Graduation Year


Document Type

Capstone Project

Project Type


Degree Name

Master of Science in Occupational Therapy


Occupational Therapy

Program Chair

Julia Wilbarger, PhD, OTR/L

Faculty Advisor

Gina Tucker-Roghi, OTD, OTR/L


Approximately two thirds of skilled nursing facilities (SNFs) residents in the United States have some form of cognitive impairment such as dementia (Gaugler,, 2014). Care practices in SNFs highlighting safety and therapeutic exercises may further isolate and decrease social opportunities, which can contribute to sensory deprivation in this population and result in lower quality of life (Haigh & Mytton, 2015; Nakamae et al., 2014). COVID-19 visitation restrictions, as well as ongoing barriers of geographical distance, present additional challenges when seeking to engage PLwD residing in SNFs in meaningful social occupations.

Reminiscence has potential to remediate effects of isolation and sensory deprivation among PLwD. (Nakamae et al., 2014) (Lohda & De Sousa, 2019). Ouslander & Grabowski (2020) have looked to virtual visitation as a potential modality to enhance social engagement and minimize physical barriers to visitation for PLwD. With approximately 20% of OTs and 56% of OTAs working in SNFs, occupational therapy practitioners (OTPs) have the opportunity to play a critical role in facilitating engagement in social participation (AOTA, 2015; Rafeedie et al., 2018).
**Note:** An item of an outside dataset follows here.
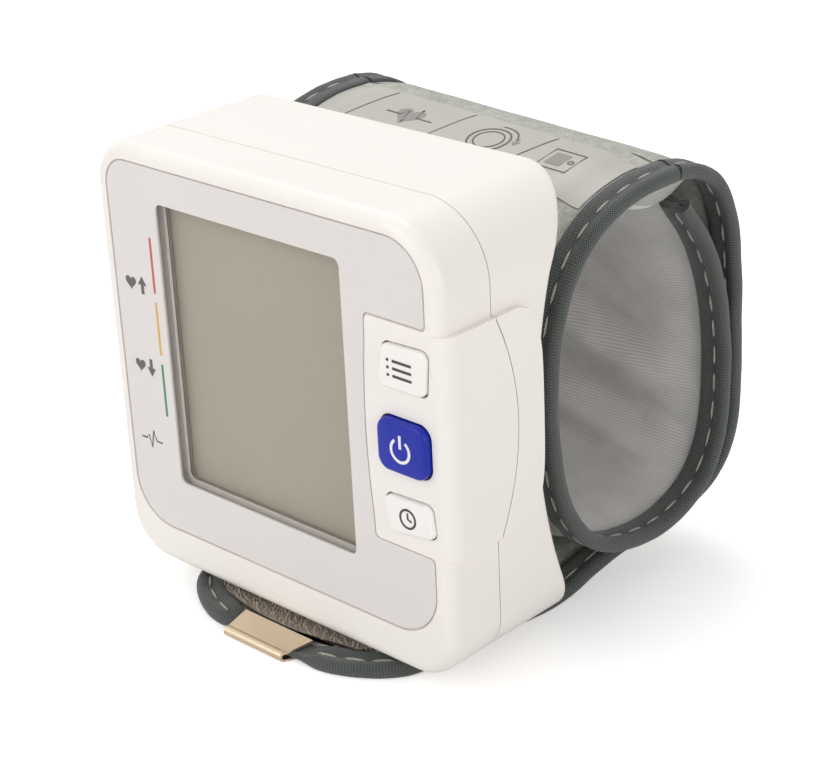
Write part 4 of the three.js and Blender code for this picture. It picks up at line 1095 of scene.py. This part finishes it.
# %% Cloth settling
def relax(bm, held, limit, slack=0.006, pressure=3.0, steps=16):
    """Lets a sleeve swell as slack cloth, held where held(along, x, inner) is true.

    The cloth solver is tuned for metre-sized cloth, so a copy is simulated in which 50 mm
    are a metre. Every point then moves by what the copy moved, softly capped, and the sleeve
    keeps its own faces."""
    flat = bm.loops.layers.uv["flat"]
    bm.verts.index_update()
    fixed = []
    for vert in bm.verts:
        along, x = (value * 100 for value in vert.link_loops[0][flat].uv)
        if held(along, x - 80 if x > 40 else x, x > 40):
            fixed.append(vert.index)
    mesh = bpy.data.meshes.new("cloth copy")
    bm.to_mesh(mesh)
    mesh.transform(Matrix.Scale(0.02, 4))
    copy = bpy.data.objects.new("cloth copy", mesh)
    bpy.context.scene.collection.objects.link(copy)
    copy.vertex_groups.new(name="held").add(fixed, 1.0, "REPLACE")
    solver = copy.modifiers.new("cloth", "CLOTH")
    solver.point_cache.frame_start = 1
    solver.point_cache.frame_end = steps
    solver.collision_settings.use_collision = False
    solver.collision_settings.use_self_collision = False
    solver.settings.quality = 4
    solver.settings.vertex_group_mass = "held"
    solver.settings.shrink_min = -slack
    solver.settings.use_pressure = True
    solver.settings.uniform_pressure_force = pressure
    solver.settings.bending_stiffness = 0.2
    solver.settings.effector_weights.gravity = 0
    for step in range(1, steps + 1):
        bpy.context.scene.frame_set(step)
    settled = copy.evaluated_get(bpy.context.evaluated_depsgraph_get()).data
    most = 0.0
    for vert in bm.verts:
        move = settled.vertices[vert.index].co * 50 - vert.co
        most = max(most, move.length)
        if move.length > 1e-4:
            vert.co += move * (limit * math.tanh(move.length / limit) / move.length)
    bpy.context.scene.frame_set(1)
    bpy.data.objects.remove(copy)
    print("cloth moved up to", round(most, 2), "mm, capped near", limit)
    return bm


# %% [markdown]
# ## Cover and lining
# The cover is fleece outside, pulled flat under the tapes and puffed in the middle. The lining is a
# finely ribbed cloth inside. Each is a sleeve with an outer and an inner face. The lining is also
# given a few soft folds, as cloth on the inside of a bend is too long for its place, and then it
# settles for a few steps of cloth simulation.


# %% Cover
def crown(x, edge, top, shoulder=29.7, soft=7.0):
    """How far the cloth stands out at a place across the band."""
    return edge + (top - edge) * (1 - smooth_step(abs(x), shoulder - soft, shoulder))


def layer(path, long, half, outer_face, inner_face, rows, across=56, start=0.0):
    """A strip of cloth with an outer and an inner face, closed at its edges."""

    def place(a, b):
        along = start + a * (long - start)
        share, first = two_faces(b)
        x = half * share
        out = (outer_face if first else inner_face)(along, x)
        return wrap(path, along, x, out), (along, x if first else 80 + x)

    return sleeve(rows, 2 * across, place)


CLOTH_HALF = 34
cover = layer(
    band_path,
    BAND_LONG,
    CLOTH_HALF,
    lambda s, x: crown(x, 0.62, 1.66) + 0.1 * ripple(s, x, 9),
    lambda s, x: crown(x, 0.15, 1.2),
    180,
)
settle(cover, "cuff_cover_cloth", cover_fleece, "monitor", "cover_cloth", ["cuff_cover"], 60)


# %% Lining
def folds(along, x):
    """Shallow folds that cross the lining slantwise, deepest at the rear of the loop."""
    middle = math.exp(-((x / 22) ** 4))
    slant = along - 0.37 * x + 3 * ripple(along, x, 30, 3.0)
    valley = 0.75 * hill(slant, 39.5, 3.4) + 0.4 * hill(slant, 23.5, 1.2) * smooth_step(x, -15, 5)
    swell = 2.8 * hill(slant, 31.5, 3.6) + 2.4 * hill(slant, 47.5, 4.2)
    return middle * (valley - swell - 0.4 + 0.5 * ripple(along, x, 11, 7.0))


lining = layer(
    band_path,
    BAND_LONG,
    CLOTH_HALF,
    lambda s, x: -crown(x, 0.15, 1.05),
    lambda s, x: -crown(x, 0.62, 1.75) + folds(s, x),
    170,
    50,
)
relax(lining, lambda s, x, inner: not inner or abs(x) > 28 or s < 3 or s > BAND_LONG - 3, 0.5)
settle(lining, "cuff_lining_cloth", lining_cloth, "monitor", "lining_cloth", ["cuff_lining"], 60)

# %% End pad
# The free inner end has a small pale pad over it, which fills the gap up to the top of the band and
# shows as a crescent above the lining. The pad sits in shade there, so its fleece, pale in itself,
# is made near white as painted light.
PAD_HALF, PAD_FRONT, PAD_LONG, PAD_TOP, PAD_DEEP = 33.2, 46, 15, 67.2, 4.6


def pad_place(a, b):
    share, top = two_faces(b)
    x = PAD_HALF * share
    high = PAD_TOP - 1.43 * x / BAND_HALF
    if not top:
        fade = max(0, 1 - abs(x / PAD_HALF) ** 12) ** 0.5
        lump = 0.4 * ripple(12 * a, x, 4, 9.0)
        high -= (PAD_DEEP + lump) * math.sin(math.pi * a) ** 0.7 * fade
    return Vector((x, PAD_FRONT + PAD_LONG * a, high)), (12 * a, x if top else 60 + x)


# The pad's near-white fleece colour is painted light: the pad itself sits in shade.
settle(sleeve(36, 120, pad_place), "end_pad", pale_fleece_painted_light, "monitor", "cover_cloth", sharp=60)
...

The Supported Family Visit through Reminiscence (SFVR) intervention is a tool designed to support OTPs in facilitating virtual reminiscence-based visits for PLwD and their loved ones.

The SFVR utilizes a visitation template that is populated with pictures, music, and videos in order to elicit long-term memories that will enhance engagement between the PLwD and visitor. With specific training on dementia, OTPs are in a unique position to promote engagement of social occupations among PLwD in SNFs. By expanding their scope of practice within SNFs, OTPs have the potential to contribute to the remodeling of the culture in SNFs and increase the focus on meaningful interactions, including those that address social occupations (Rafeedie et al., 2018).